Pub Date: Oct. 1st, 2007
ISBN: 978-0-15-101483-5
Publisher: Harcourt

Even after the prison doors have opened, family cycles of violence and revenge can keep a man in chains.

In this tense and unrelenting first-person narrative, Canadian author Harvey (The Town That Forgot How to Breath, 2005, etc.) gives us Myrden (no first name) just as he is released from prison after serving 14 years for murder. DNA evidence has overturned his conviction, but the world he returns to regards him alternately as a martyr “innocent as a lamb” and as a killer who got out on a technicality.

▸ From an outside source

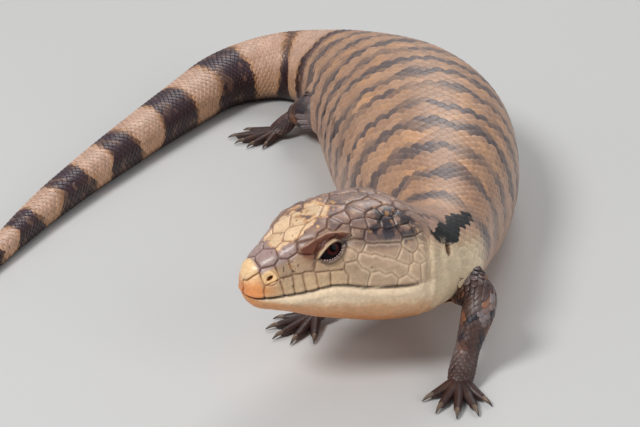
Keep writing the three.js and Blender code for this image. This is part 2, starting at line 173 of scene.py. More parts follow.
def random_at(a, b, c, seed):
    """A repeatable random number from 0 to 1 for each cell of three whole numbers."""
    cells = [np.asarray(value).astype(np.int64) for value in (a, b, c, seed)]
    h = sum(cell * factor for cell, factor in zip(cells, SCATTER))
    h = (h ^ (h >> 13)) * SCATTER[-1]
    h = h ^ (h >> 16)
    return (h & 0xFFFFFF) / 0xFFFFFF


def noise(points, size, seed):
    """Smooth noise from -1 to 1 with features of about that size."""
    p = points / size
    cell = np.floor(p)
    f = p - cell
    f = f * f * (3 - 2 * f)
    total = 0
    for corner in np.ndindex(2, 2, 2):
        share = np.where(corner, f, 1 - f)
        number = random_at(*np.moveaxis(cell + corner, -1, 0), seed)
        total = total + number * share[..., 0] * share[..., 1] * share[..., 2]
    return 2 * total - 1


# The body's surface
def row_at(table, s):
    """The row of a table at s, eased between its neighbours."""
    s = np.asarray(s, float)
    x, v = table[:, 0], table[:, 1:]
    last = len(x) - 1
    i = np.clip(np.searchsorted(x, s, side="left") - 1, 0, last - 1)
    before, after = np.maximum(i - 1, 0), np.minimum(i + 2, last)
    span = x[i + 1] - x[i]
    t = np.clip((s - x[i]) / span, 0, 1)[..., None]
    slope_a = (v[i + 1] - v[before]) / (x[i + 1] - x[before])[..., None] * span[..., None]
    slope_b = (v[after] - v[i]) / (x[after] - x[i])[..., None] * span[..., None]
    t2, t3 = t * t, t * t * t
    start = v[i] * (2 * t3 - 3 * t2 + 1) + slope_a * (t3 - 2 * t2 + t)
    return start + v[i + 1] * (3 * t2 - 2 * t3) + slope_b * (t3 - t2)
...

Myrden himself cannot share the truth of the crime, which he remembers only as part of a drunken spree. Signs point to one of his younger cronies, Willis, who now denies he was there the night Myrden’s girlfriend, Doreen Stagg, was killed. But violence and sexual jealousy run through Myrden’s crew like booze. His best pal Randy puts two men in a coma with his fists. His son Bobby has already been in and out of jail before meeting a violent end, and Myrden himself wakes up from his own welcome-home party to find “knuckles covered in dark, dried blood. Stains and fresh scabs.” Only by deduction does he piece together his beating of his wife’s new boyfriend during the previous night’s alcoholic blackout. Slowly re-entering the free world, Myrden finds reason to continue through his love for his granddaughter Caroline and a wounded former girlfriend, Ruth. When the settlement for his wrongful imprisonment comes through, Myrden glimpses a better possible future, particularly for his daughter Jackie and for granddaughter Caroline: “Buy them better lives.” He even takes a vacation with Ruth, who shows him how life could be. But when Myrden and Ruth return, the doting family man finds himself drawn back in by violence to the perhaps inevitable conclusion that Harvey has hinted at with chilling precision.

This moody, brooding portrait will leave readers chilled and profoundly moved.